I think you misunderstand the semantics of f_op->release. The ->flush
handler is invoked whenever a file descriptor is closed through
filp_close() (via deletion of the files_struct, sys_close(),
sys_dup2(), ...), so if you had used that one, _maybe_ this would
work. But the ->release handler only runs when the _last_ reference to
a struct file has been dropped - so you can, for example, fork() a
child, then exit() in the parent, and the ->release handler isn't
invoked. So I don't see how this can work.
But even if you had abused ->flush for this instead: close_files()

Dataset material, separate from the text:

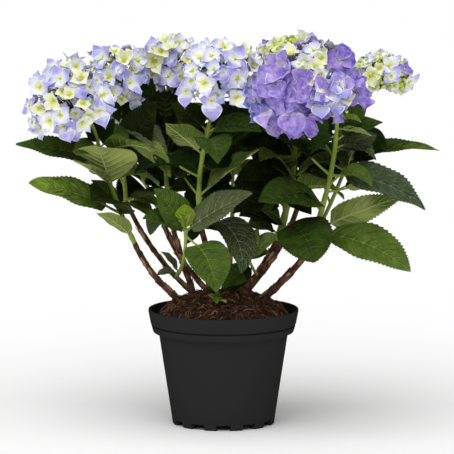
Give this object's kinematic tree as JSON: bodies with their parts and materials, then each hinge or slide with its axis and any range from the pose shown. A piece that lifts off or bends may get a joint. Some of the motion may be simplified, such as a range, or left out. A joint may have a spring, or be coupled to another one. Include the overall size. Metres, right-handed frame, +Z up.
{
  "type": "potted hydrangea shrub",
  "caption": "Mophead hydrangea shrub in bloom, with woody canes, broad toothed leaves and round lilac-blue flower heads, in a black nursery pot with soil.",
  "frame": {"origin": "on the floor under the pot's axis, which is within 3 mm of the middle of the whole plant's box", "axes": "+Z up along the pot's axis; +X to the right and +Y away from someone who looks at the shrub's front"},
  "size_m": [0.537, 0.3849, 0.5021],
  "materials": {
    "pot": "moulded, matte",
    "soil": "fibrous peat",
    "bark": "thin peeling bark",
    "foliage": "veined leaf, slightly glossy",
    "blossom": "soft sepals, cream to lilac-blue"
  },
  "bodies": {
    "root": {"pot": "pot", "soil": "soil", "cane_left_low": "bark", "cane_left": "bark", "cane_left_middle": "bark", "cane_centre": "bark", "cane_right_middle": "bark", "cane_right": "bark", "cane_back_left": "bark", "cane_back_middle": "bark", "cane_back_right": "bark", "stub_right_middle": "bark", "foliage_left_low": "foliage", "foliage_left": "foliage", "foliage_left_middle": "foliage", "foliage_centre": "foliage", "foliage_right_middle": "foliage", "foliage_right": "foliage", "foliage_right_side": "foliage", "foliage_front_bud": "foliage", "foliage_basal_right": "foliage", "foliage_back_left": "foliage", "foliage_back_middle": "foliage", "foliage_back_right": "foliage", "bloom_left_low": "blossom", "bloom_left": "blossom", "bloom_left_middle": "blossom", "bloom_centre": "blossom", "bloom_right_middle": "blossom", "bloom_right": "blossom", "bloom_right_side": "blossom", "bloom_back_left": "blossom", "bloom_back_right": "blossom"}
  },
  "joints": []
}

currently has a comment in it that claims that "this is the last
reference to the files structure"; this change would make that claim
untrue.
> + /* Do QD, or 2 * CPUS, whatever is smallest */
> + ctx->sqo_wq = alloc_workqueue("io_ring-wq", WQ_UNBOUND | WQ_FREEZABLE,
> + min(ctx->sq_entries - 1, 2 * num_online_cpus()));
> + if (!ctx->sqo_wq) {
> + ret = -ENOMEM;
> + goto err;
> + }
> +
> + return 0;
> +err:
> + if (ctx->sqo_files)
> + ctx->sqo_files = NULL;
> + ctx->sqo_mm = NULL;
> + return ret;
> +}
[...]
> +static const struct file_operations io_uring_fops = {
> + .release = io_uring_release,
> + .mmap = io_uring_mmap,
> + .poll = io_uring_poll,
> + .fasync = io_uring_fasync,
> +};
[...]